Hogging off big chunks of wood are not typically where an FFG shines and the BPS is no exception.  While it can cleave off large portions it isn't exactly happy or efficient doing it.  As you might expect, feather sticks were a breeze.  Making thin, wispy curls was not an effort.  The fire I started that day was made mostly from curls I got while messing around.

If you use a survival knife for chopping you can forget it because the BPS doesn't have enough heft to do that.  A smallish knife never does however so I doubt you're very surprised by that revelation.  It does have enough to delimb smaller trees, or should I say debranch instead?  You aren't going to slice off any tree limbs mind you, but I did easily nip off all the twigs of a sapling I cut down.  I then used the spine to shave (sand?) the nub remnants from the twigs so I could make a nice smooth handle..
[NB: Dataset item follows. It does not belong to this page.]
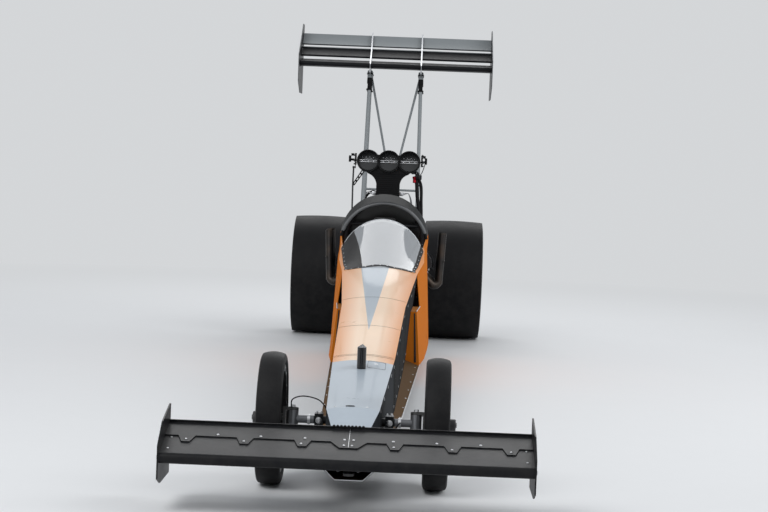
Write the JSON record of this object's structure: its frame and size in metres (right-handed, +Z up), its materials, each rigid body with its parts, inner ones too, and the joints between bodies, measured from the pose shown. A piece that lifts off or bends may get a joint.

Once the sapling was deburred I proceeded to the tip and finished off my frog gig...

On the way out of the woods that day I ran into - almost literally - something I had never seen before, a Marbled Orb Weaver spider...

It was so cool to look at!  Typically anything brightly colored in nature means "steer clear, I pack a hidden punch" so I didn't get too close.  When I got home and did a little research I found that it is indeed venomous, but not enough to be dangerous to humans.  If something disgusting like a spider can be considered pretty this would be a likely candidate.

After my day in the woods I tested the edge for retention and while it could still go through phonebook paper it was gnawing more than slicing.  After a few minutes with a strop the edge was back to slicing again.  I decided to use it for dinner that evening, both food prep and eating.  In spite of the thick blade it did surprisingly well, cleaning cutting during prep and working admirably while dining.  I had Kielbasa that evening which has a skin casing that requires a sharp knife otherwise it tears instead of cuts.  The BPS went right through it, almost as good as my steak knives.  Almost; it's a bit too thick to be a steak knife but it wasn't cumbersome.

So what's the bottom line?  I like the Real Steel Bushcraft Plus Survival knife.  It's more geared toward bushcraft than survival, but as a general purpose woods/camp knife it does a really nice job.  The blade has a good profile and length for a lot of tasks, and the handle is first rate.  I would have preferred better edge retention - and the sheath left me scratching my head a few times - but for what I paid and how it performs I definitely got my moneys worth.

Marketing is using two buzz words when bushcraft and survival get in the same sentence.

This knife has a lot of company in its class and price point and G10 handle material won't hurt it. 
Thanks for the review.

Love the spider!  Great picture and it's terrific that you noticed it.

- Woodsorrel

you hang out in an area where you know black bears are,  bears that tend to be a nuisance, and you don't carry a gun?

I'd be more comfortable with one but this is Jersey where it's extremely difficult to get a license for a sidearm.